Brenda Bohen (HPres 2017)

An interview with art historian Rolf Achilles

CTPA member Brenda Bohen conducted this interview that was published in the Wall Street International Magazine. The subtitle of the article is: The Driehaus Museum. Where the past is always present. Read the interview.

A masked person in a large attic.

Maura Pilcher (HPres 2006)

The Grant Wood Art Colony at the University of Iowa partnered with the Historic Artists’ Homes & Studios (HAHS), a program of the National Trust for Historic Preservation, to host a compelling series of presentations investigating 20th-21st-century artists who, like Grant Wood, extended their practice to creating distinctive homes and studios.

Maura Pilcher, Director of the Grant Wood Art Colony (SAIC MSHP 2006) organized the symposium from start to finish. Lisa Stone (SAIC MSHP 1997), who represented SAIC’s Roger Brown Study Collection for HAHS from 1997 to 2020 and serves on the HAHS Advisory Committee, presented at the symposium. The three-day-long convening explored the intersections of home, creativity, and identity. The prototype was Grant Wood, who renovated a hayloft into a studio and home in Cedar Rapids, Iowa, and restored and furnished a significant mid-nineteenth-century historic home in Iowa City where he lived and worked.

The convening took place April 8–10, 2022, on the campus of the University of Iowa and the Cedar Rapids Museum of Art, steward of HAHS member site - the Grant Wood Studio. It was an unplanned but gratifying connection of SAIC HPres alums!

Emily Weevers measuring a wall at the Roger Brown house

Erin Weevers (HPres 2014)

“I think the environment we live in is shaped by what we, as a society, deem valuable enough to save—and I’ve learned that this should be an intentional and thoughtful process.”

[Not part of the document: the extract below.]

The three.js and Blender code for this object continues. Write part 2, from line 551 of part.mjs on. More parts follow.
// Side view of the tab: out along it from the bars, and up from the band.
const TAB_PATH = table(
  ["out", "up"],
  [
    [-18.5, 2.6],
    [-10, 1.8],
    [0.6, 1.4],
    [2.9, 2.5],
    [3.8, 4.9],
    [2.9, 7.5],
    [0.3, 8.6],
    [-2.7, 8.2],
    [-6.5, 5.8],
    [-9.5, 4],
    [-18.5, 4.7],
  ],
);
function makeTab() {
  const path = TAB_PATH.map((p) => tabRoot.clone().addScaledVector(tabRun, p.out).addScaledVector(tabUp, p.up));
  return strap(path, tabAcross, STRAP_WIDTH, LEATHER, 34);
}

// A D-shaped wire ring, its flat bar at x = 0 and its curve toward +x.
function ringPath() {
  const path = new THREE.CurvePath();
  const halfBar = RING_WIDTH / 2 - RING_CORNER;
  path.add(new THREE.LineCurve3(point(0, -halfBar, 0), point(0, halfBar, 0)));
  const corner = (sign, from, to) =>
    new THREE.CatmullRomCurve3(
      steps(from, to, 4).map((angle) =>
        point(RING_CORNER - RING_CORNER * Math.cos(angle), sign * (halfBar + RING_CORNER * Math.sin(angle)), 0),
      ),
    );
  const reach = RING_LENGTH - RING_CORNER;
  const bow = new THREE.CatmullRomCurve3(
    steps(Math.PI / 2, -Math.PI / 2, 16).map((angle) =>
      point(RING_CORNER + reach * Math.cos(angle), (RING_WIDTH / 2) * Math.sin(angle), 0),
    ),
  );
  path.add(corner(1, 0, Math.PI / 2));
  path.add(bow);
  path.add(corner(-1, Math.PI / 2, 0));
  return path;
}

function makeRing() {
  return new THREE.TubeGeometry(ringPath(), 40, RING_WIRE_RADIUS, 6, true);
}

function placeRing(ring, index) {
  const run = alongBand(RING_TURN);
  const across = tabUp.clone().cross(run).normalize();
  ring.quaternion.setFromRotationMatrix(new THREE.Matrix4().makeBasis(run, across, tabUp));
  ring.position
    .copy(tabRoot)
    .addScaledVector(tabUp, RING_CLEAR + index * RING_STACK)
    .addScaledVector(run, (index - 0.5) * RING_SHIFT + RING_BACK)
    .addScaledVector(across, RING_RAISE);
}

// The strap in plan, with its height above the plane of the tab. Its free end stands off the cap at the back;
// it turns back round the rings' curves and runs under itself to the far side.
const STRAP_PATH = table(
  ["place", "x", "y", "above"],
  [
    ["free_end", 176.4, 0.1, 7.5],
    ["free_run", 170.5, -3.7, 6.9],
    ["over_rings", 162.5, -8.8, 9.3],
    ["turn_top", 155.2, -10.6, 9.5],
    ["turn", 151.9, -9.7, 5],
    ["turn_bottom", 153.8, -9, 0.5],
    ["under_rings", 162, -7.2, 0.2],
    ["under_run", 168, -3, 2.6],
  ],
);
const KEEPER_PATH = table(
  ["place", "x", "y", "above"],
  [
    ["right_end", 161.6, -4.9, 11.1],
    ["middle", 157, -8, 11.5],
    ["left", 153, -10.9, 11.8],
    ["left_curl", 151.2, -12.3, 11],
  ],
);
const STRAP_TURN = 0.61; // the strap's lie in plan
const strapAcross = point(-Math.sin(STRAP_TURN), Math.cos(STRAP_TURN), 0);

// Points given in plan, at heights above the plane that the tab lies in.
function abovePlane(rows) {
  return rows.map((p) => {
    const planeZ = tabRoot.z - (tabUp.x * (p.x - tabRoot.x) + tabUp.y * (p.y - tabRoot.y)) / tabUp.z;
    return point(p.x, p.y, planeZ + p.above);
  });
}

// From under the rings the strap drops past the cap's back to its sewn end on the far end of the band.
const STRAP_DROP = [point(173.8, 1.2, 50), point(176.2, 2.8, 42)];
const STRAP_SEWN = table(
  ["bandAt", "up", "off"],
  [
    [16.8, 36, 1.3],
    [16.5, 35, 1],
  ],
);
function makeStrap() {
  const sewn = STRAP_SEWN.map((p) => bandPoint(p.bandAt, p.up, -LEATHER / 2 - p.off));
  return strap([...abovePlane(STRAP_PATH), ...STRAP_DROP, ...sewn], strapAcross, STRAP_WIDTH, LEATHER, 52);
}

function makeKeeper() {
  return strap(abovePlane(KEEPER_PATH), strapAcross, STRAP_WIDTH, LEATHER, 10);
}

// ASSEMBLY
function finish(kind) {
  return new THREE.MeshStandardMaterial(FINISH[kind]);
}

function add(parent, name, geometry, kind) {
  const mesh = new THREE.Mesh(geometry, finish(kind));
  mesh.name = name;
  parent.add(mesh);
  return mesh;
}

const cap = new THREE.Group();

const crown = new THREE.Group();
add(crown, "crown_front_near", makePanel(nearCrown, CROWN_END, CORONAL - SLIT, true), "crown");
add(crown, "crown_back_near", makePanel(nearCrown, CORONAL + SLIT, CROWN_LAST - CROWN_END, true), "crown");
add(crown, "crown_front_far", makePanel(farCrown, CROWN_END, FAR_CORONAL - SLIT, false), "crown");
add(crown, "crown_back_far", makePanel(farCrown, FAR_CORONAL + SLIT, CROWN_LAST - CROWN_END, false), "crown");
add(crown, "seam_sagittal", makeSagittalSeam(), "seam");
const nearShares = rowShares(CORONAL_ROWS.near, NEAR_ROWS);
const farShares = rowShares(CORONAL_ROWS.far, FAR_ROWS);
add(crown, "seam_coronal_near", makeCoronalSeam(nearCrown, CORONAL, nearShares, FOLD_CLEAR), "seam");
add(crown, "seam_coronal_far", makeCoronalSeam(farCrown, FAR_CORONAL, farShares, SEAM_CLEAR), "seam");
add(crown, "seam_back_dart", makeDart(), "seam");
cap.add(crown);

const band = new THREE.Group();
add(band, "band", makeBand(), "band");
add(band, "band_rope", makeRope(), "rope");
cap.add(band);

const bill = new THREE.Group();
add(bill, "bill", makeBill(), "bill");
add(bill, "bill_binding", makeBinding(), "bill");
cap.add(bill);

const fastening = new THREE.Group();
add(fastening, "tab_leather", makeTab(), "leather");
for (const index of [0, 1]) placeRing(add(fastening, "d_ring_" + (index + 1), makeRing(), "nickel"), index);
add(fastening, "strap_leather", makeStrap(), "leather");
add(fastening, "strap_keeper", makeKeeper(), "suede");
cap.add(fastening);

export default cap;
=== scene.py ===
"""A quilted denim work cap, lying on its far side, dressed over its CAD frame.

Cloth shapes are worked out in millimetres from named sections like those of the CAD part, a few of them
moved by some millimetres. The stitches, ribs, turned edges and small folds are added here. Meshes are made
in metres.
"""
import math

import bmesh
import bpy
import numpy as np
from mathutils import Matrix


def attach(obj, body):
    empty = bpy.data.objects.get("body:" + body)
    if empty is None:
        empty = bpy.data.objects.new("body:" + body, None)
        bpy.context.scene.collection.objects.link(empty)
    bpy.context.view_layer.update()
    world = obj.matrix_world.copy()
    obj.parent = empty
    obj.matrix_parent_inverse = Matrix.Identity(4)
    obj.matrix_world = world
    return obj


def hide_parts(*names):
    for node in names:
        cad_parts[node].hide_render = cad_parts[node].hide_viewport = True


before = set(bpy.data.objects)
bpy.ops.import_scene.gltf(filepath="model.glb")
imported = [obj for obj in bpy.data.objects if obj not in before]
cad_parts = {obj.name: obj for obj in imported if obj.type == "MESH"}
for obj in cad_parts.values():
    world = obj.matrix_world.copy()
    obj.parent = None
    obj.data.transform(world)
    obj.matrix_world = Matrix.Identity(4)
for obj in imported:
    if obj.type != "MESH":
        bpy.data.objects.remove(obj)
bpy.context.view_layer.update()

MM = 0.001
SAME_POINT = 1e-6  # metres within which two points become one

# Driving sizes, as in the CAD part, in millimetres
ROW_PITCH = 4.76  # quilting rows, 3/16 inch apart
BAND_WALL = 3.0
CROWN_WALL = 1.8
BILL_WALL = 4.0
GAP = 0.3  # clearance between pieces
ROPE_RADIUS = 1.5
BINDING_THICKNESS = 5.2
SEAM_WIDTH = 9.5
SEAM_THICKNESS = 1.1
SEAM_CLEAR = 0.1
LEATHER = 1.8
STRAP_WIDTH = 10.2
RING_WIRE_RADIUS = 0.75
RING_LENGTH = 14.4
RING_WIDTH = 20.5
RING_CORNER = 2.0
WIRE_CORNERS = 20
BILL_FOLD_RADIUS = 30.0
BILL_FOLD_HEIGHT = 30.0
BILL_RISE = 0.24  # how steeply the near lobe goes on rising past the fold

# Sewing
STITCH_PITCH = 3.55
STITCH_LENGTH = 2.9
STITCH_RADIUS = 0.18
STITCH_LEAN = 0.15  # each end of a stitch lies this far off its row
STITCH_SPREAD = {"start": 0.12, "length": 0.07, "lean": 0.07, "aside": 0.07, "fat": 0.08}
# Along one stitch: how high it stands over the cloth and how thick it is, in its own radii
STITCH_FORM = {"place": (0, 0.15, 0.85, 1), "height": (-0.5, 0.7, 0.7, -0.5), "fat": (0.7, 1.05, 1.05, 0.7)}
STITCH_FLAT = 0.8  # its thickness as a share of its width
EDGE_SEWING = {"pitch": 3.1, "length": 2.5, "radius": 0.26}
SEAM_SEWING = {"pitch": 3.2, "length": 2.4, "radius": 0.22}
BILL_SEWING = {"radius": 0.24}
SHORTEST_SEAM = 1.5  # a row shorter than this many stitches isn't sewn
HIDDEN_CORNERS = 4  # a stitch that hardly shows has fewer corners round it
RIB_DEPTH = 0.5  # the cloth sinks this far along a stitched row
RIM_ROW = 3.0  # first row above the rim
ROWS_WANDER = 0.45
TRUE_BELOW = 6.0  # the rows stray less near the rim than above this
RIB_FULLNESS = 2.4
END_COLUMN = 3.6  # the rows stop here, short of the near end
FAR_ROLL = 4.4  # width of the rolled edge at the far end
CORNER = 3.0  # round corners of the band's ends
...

Erin Weevers, a graduate student in Historic Preservation, spent an entire semester inching her way through the Roger Brown Study Collection (RBSC), climbing two winding stairways, and meticulously measuring the space from floor-to-ceiling, wall-to-wall, paying heed to a multitude of hanging objects. Through her Co-op internship experience she had landed a rare opportunity: to spend a semester as the collection’s Design Drawing and Curatorial Assistant.

The Study Collection, a house museum given to SAIC by artist and alumnus Roger Brown in 1997, is a repository of objects collected over a lifetime and carefully arranged in visual conversation. It is also a hands-on laboratory.

“We try to get all aspects of the organization, documentation, and interpretation of the site keyed into academic programming whenever we can,” says Lisa Stone, curator of the RBSC. “Any meaningful project that we have, we try to offer to a student or class. Erin came on board when we were starting to re-catalogue the entire collection and even though we had floor plans of most of the site we needed good elevation drawings.” 

Weevers created interior elevations, plans, and details of the entire second floor, honoring Brown’s original arrangements, the house’s identity, and—in historic preservation terms—its integrity.

“I come from an architectural design background, but this wasn’t like any project I’ve done,” she explains. “I went into it feeling well prepared because I had wonderful professors who taught me how to look at buildings, to understand how and why they’re put together, and how their construction impacts use, functionality, and preservation.

“I think the environment we live in is shaped by what we, as a society, deem valuable enough to save—and I’ve learned that this should be an intentional and thoughtful process.”

After graduation, Weevers took a job as a curatorial assistant for the University of Alberta Museums and says her Co-op experience at the RBSC was worth every minute. 

From Stone’s perspective, Weever’s work has been invaluable. “Erin took on this project like it was a piece of cake. She did a really marvelous job because she understood the space and what we wanted to do. We’ll use the plans she created forever.”

Person painting something yellow.

Excerpts from Kelly Humrichouser's Restoration Methods Journal

Tuesday, May 28: The first day of class! We spent the morning at a Oak Brook village walk-through of the basement wall of the school house to see how the bidding process works. It was interesting to see how professionals bidding against each other conduct themselves during the process, what notes they take, and how the village and the historical society partner to cover the building's restoration expenses. Facing my fear of heights by climbing the ladder to the attic, I learned interesting things about ceilings that I never would have thought of. I also recall articles that I read regarding ceiling strength and tin ceilings and how I thought it would never be useful. Alas, proven wrong!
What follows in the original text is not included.